The second and third shapes are where private planning earns its place. They let the guide’s time sit where interpretation matters, while the vehicle and luggage plan remove the part of the day that usually drains travelers: station movement, bag storage, taxi decisions and a late return after the old town has already given its best hours. For a broader view of outside-the-city options, compare Girona with other private Catalonia choices in Barcelona private day trips.

The stop to stop forcing: Figueres on the same heritage day

The famous add-on to cut first is Figueres, unless Dalí is the reason you are leaving Barcelona. A Figueres-plus-Girona day can be excellent when the day’s thesis is art first and medieval context second. It is the wrong instinct when the title of your day is Jewish heritage, old-town rhythm and a dinner that should not feel like a reward for endurance.

This is the counterintuitive correction: adding Figueres often makes a private day look more efficient on paper and less satisfying in the body. The drive or rail hop is not the only cost. The cost is the mental switch from Dalí theatre-world to Girona’s stone lanes, then from medieval context to dinner logistics, then from dinner back to Barcelona or to a second hotel. For travelers who really do want a Dalí-led cultural arc, use a separate framework such as Barcelona for a Dalí-focused day. For this Girona overnight decision, keep Figueres out unless the onward route already points there.

The same cut-first rule applies to coast sampling. A quick Costa Brava lunch can work beautifully on a transfer day, but it should not be bolted onto a Girona Jewish-heritage afternoon just because the map makes it look close. Girona’s value comes from close reading: El Call, Carrer de la Força, the Museum of Jewish History, the Cathedral precinct, Sant Feliu, the Onyar bridges, and the change in the old town after late afternoon. If the itinerary keeps pulling you away from that reading, you are no longer planning a better Girona stay. You are diluting the reason for going.

When a day trip is enough: keep Girona clean and contained

A day trip is enough when you want Girona’s old town as a focused cultural excursion, not as a second base. This is the cleanest choice if your Barcelona stay is short, your dinners are already committed in the city, your hotel is in Eixample or near Passeig de Gràcia, and you do not want to repack for a one-night move. A strong Girona day does not need to be thin. It can still include El Call, the Cathedral steps, Sant Feliu, an Onyar crossing and a serious discussion of medieval Catalonia without turning into a luggage project.

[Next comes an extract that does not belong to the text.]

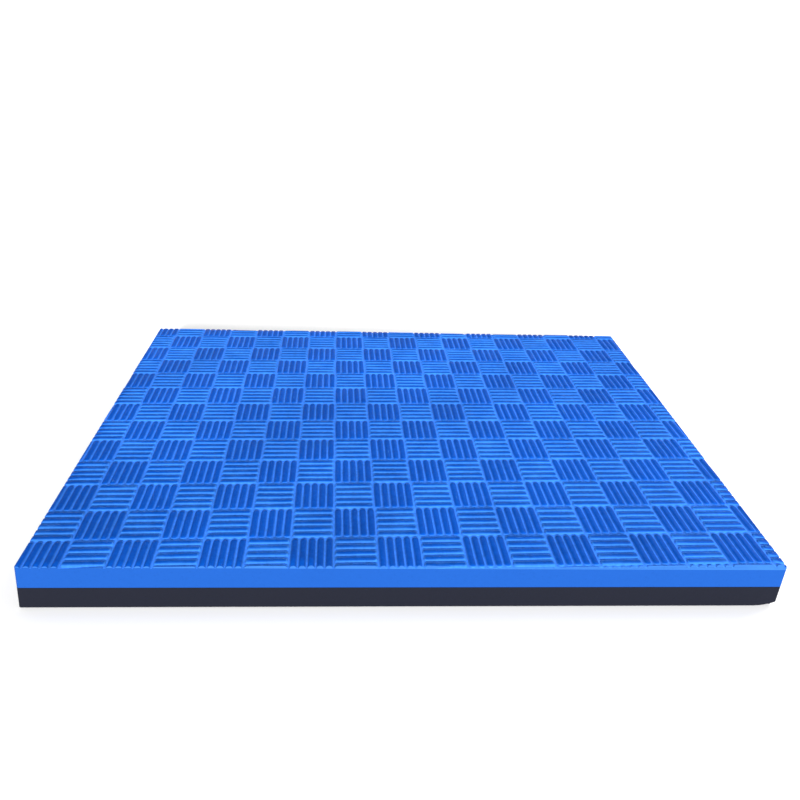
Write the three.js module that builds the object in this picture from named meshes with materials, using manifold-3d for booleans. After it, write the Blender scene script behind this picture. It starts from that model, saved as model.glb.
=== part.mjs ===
// Foam balance pad: a blue and a charcoal EVA foam sheet, laminated face to face.
// Millimetres, +Z up, +X along the pad's long side. The origin is the centre of the underside,
// on the surface that the pad lies on.
import * as THREE from "three";
import { mergeVertices } from "three/addons/utils/BufferGeometryUtils.js";
import Module from "manifold-3d";

// Driving dimensions.
const PAD_LENGTH = 433;
const PAD_WIDTH = 312;
const SHEET_THICKNESS = 15;
const CORNER_RADIUS = 1.5;
const EDGE_EASE = 0.5;
const FILM_THICKNESS = 0.25;
const FILM_SETBACK = 0.5;

const PAD_HEIGHT = 2 * SHEET_THICKNESS;
const FILM_BOTTOM = SHEET_THICKNESS - FILM_THICKNESS / 2;
const FILM_TOP = SHEET_THICKNESS + FILM_THICKNESS / 2;

// How finely the rounded corners and eased edges are divided.
const CORNER_STEPS = 6;
const EASE_STEPS = 2;

const wasm = await Module();
wasm.setup();

// A rectangle with rounded corners, centred on the origin.
function padOutline(length, width, radius) {
  const x = length / 2;
  const y = width / 2;
  const outline = new THREE.Shape();
  outline.moveTo(radius - x, -y);
  outline.lineTo(x - radius, -y);
  outline.absarc(x - radius, radius - y, radius, -Math.PI / 2, 0);
  outline.lineTo(x, y - radius);
  outline.absarc(x - radius, y - radius, radius, 0, Math.PI / 2);
  outline.lineTo(radius - x, y);
  outline.absarc(radius - x, y - radius, radius, Math.PI / 2, Math.PI);
  outline.lineTo(-x, radius - y);
  outline.absarc(radius - x, radius - y, radius, Math.PI, 1.5 * Math.PI);
  return outline;
}

function toSolid(geometry) {
  const bare = geometry.clone();
  bare.deleteAttribute("normal");
  bare.deleteAttribute("uv");
  const merged = mergeVertices(bare);
  return new wasm.Manifold(new wasm.Mesh({
    numProp: 3,
    vertProperties: new Float32Array(merged.attributes.position.array),
    triVerts: new Uint32Array(merged.index.array),
  }));
}

function toGeometry(solid) {
  const mesh = solid.getMesh();
  const geometry = new THREE.BufferGeometry();
  geometry.setAttribute("position", new THREE.BufferAttribute(mesh.vertProperties, 3));
  geometry.setIndex(new THREE.BufferAttribute(mesh.triVerts, 1));
  geometry.computeVertexNormals();
  return geometry;
}

// The whole laminate as it is cut: upright sides, with its top and bottom rims slightly eased.
function laminateBlock() {
  const geometry = new THREE.ExtrudeGeometry(padOutline(PAD_LENGTH, PAD_WIDTH, CORNER_RADIUS), {
    depth: PAD_HEIGHT - 2 * EDGE_EASE,
    curveSegments: CORNER_STEPS,
    bevelThickness: EDGE_EASE,
    bevelSize: EDGE_EASE,
    bevelOffset: -EDGE_EASE,
    bevelSegments: EASE_STEPS,
  });
  geometry.translate(0, 0, EDGE_EASE);
  return toSolid(geometry);
}

// A cutting box that is wider than the pad and reaches between two heights.
function layerBox(bottom, top) {
  const box = new THREE.BoxGeometry(2 * PAD_LENGTH, 2 * PAD_WIDTH, top - bottom);
  box.translate(0, 0, (bottom + top) / 2);
  return toSolid(box);
}

// The part of the laminate that one foam sheet takes up.
function foamSheet(bottom, top) {
  return toGeometry(laminateBlock().intersect(layerBox(bottom, top)));
}

// The hot-melt film fills the joint and stops just short of the cut sides.
function bondFilm() {
  const length = PAD_LENGTH - 2 * FILM_SETBACK;
  const width = PAD_WIDTH - 2 * FILM_SETBACK;
  const film = new THREE.ExtrudeGeometry(padOutline(length, width, CORNER_RADIUS - FILM_SETBACK), {
    depth: FILM_THICKNESS,
    curveSegments: CORNER_STEPS,
    bevelEnabled: false,
  });
  film.translate(0, 0, FILM_BOTTOM);
  return film;
}

const MATERIALS = {
  blueFoam: new THREE.MeshStandardMaterial({ color: 0x3177e7, roughness: 0.72, metalness: 0 }),
  charcoalFoam: new THREE.MeshStandardMaterial({ color: 0x303340, roughness: 0.8, metalness: 0 }),
  hotMeltFilm: new THREE.MeshStandardMaterial({ color: 0x1c2233, roughness: 0.5, metalness: 0 }),
};

function part(name, geometry, material) {
  const mesh = new THREE.Mesh(geometry, material);
  mesh.name = name;
  return mesh;
}

const pad = new THREE.Group();
pad.add(part("base_sheet", foamSheet(0, FILM_BOTTOM), MATERIALS.charcoalFoam));
pad.add(part("bond_film", bondFilm(), MATERIALS.hotMeltFilm));
pad.add(part("top_sheet", foamSheet(FILM_TOP, PAD_HEIGHT), MATERIALS.blueFoam));

export default pad;
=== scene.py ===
"""A foam balance pad: a blue and a charcoal EVA sheet, laminated and cut to size.

Both outer faces carry a pressed basket weave: square tiles of five round-ended bars, turned a
quarter from each tile to the next.
"""
import math

import bmesh
import bpy
import numpy as np
from mathutils import Matrix, Vector


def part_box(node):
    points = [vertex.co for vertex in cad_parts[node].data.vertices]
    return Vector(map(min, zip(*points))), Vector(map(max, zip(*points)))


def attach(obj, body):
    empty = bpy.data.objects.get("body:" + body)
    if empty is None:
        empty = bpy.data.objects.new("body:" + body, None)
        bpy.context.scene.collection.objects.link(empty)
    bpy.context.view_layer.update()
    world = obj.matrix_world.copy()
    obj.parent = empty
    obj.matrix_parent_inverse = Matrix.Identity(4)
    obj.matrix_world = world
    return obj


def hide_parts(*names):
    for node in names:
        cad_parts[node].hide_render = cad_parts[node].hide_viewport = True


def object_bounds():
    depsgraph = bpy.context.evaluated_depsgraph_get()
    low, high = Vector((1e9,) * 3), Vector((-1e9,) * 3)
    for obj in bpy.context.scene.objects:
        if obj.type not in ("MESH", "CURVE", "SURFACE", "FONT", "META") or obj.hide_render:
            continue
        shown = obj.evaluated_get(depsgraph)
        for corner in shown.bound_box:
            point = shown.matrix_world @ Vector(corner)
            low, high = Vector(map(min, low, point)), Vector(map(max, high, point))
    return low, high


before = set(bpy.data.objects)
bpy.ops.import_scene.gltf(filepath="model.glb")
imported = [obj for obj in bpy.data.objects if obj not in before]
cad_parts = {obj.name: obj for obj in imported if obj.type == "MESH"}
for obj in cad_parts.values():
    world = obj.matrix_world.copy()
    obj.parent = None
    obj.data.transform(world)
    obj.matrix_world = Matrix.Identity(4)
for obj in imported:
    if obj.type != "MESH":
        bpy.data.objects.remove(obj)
CAD_LOW, CAD_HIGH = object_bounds()

MM = 0.001

# The pressed pattern: bars stand up between pressed grooves.
TILE = 25 * MM
BARS_PER_TILE = 5
BAR_WIDTH = 4.15 * MM
BAR_LENGTH = 24.1 * MM
BAR_HEIGHT = 1.2 * MM
BAR_PITCH = TILE / BARS_PER_TILE
BAR_SWAY = 0.6 * MM
UNDERSIDE_HEIGHT = 0.5 * MM

# Where the weave lands, and how it drifts from an even grid: a column's and a row's step, and
# how those steps drift over the sheet.
WEAVE_START = Vector((-43.8, -131.3)) * MM
COLUMN_STEP = Vector((25.12, 0.55)) * MM
ROW_STEP = Vector((-0.72, 26.05)) * MM
COLUMN_DRIFT = Vector((0.026, -0.004)) * MM
ROW_DRIFT = Vector((0.008, -0.099)) * MM
CROSS_DRIFT = Vector((-0.023, 0.0)) * MM

# The cut block.
CORNER_RADIUS = 1.5 * MM
RIM_EASE = 0.7 * MM
FRONT_TRIM_LEFT = 0.4 * MM
FRONT_TRIM_RIGHT = 2.2 * MM
WORN_CORNER = 3.2 * MM
WORN_REACH = 14 * MM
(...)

The best same-day version usually treats Girona as one coherent walk rather than a stack of sights. You arrive, enter the old town deliberately, let the Jewish quarter set the historical question, use the Cathedral precinct for Christian power and urban topography, and finish with a river crossing that gives the day a visual close. Pont de les Peixateries Velles and Pont de Pedra are not just photo stops; they help the traveler understand how the old town sits against the newer city and why the Barri Vell feels compressed. That compression is attractive, but it also makes wandering slower than the distance suggests.

Same-day Girona is also the better answer for travelers who have a Barcelona dinner they do not want to compromise. Barcelona dining geography is its own planning problem. If your evening depends on an Eixample restaurant, a serious tasting menu, or a table chosen from the Michelin Guide: Barcelona starred list (https://guide.michelin.com/us/en/catalunya/barcelona/restaurants/all-starred), returning to Barcelona is not a downgrade. It is a cleaner promise to the evening you already value. In that case, Girona should end before it competes with the dinner rather than after everyone has started watching the clock.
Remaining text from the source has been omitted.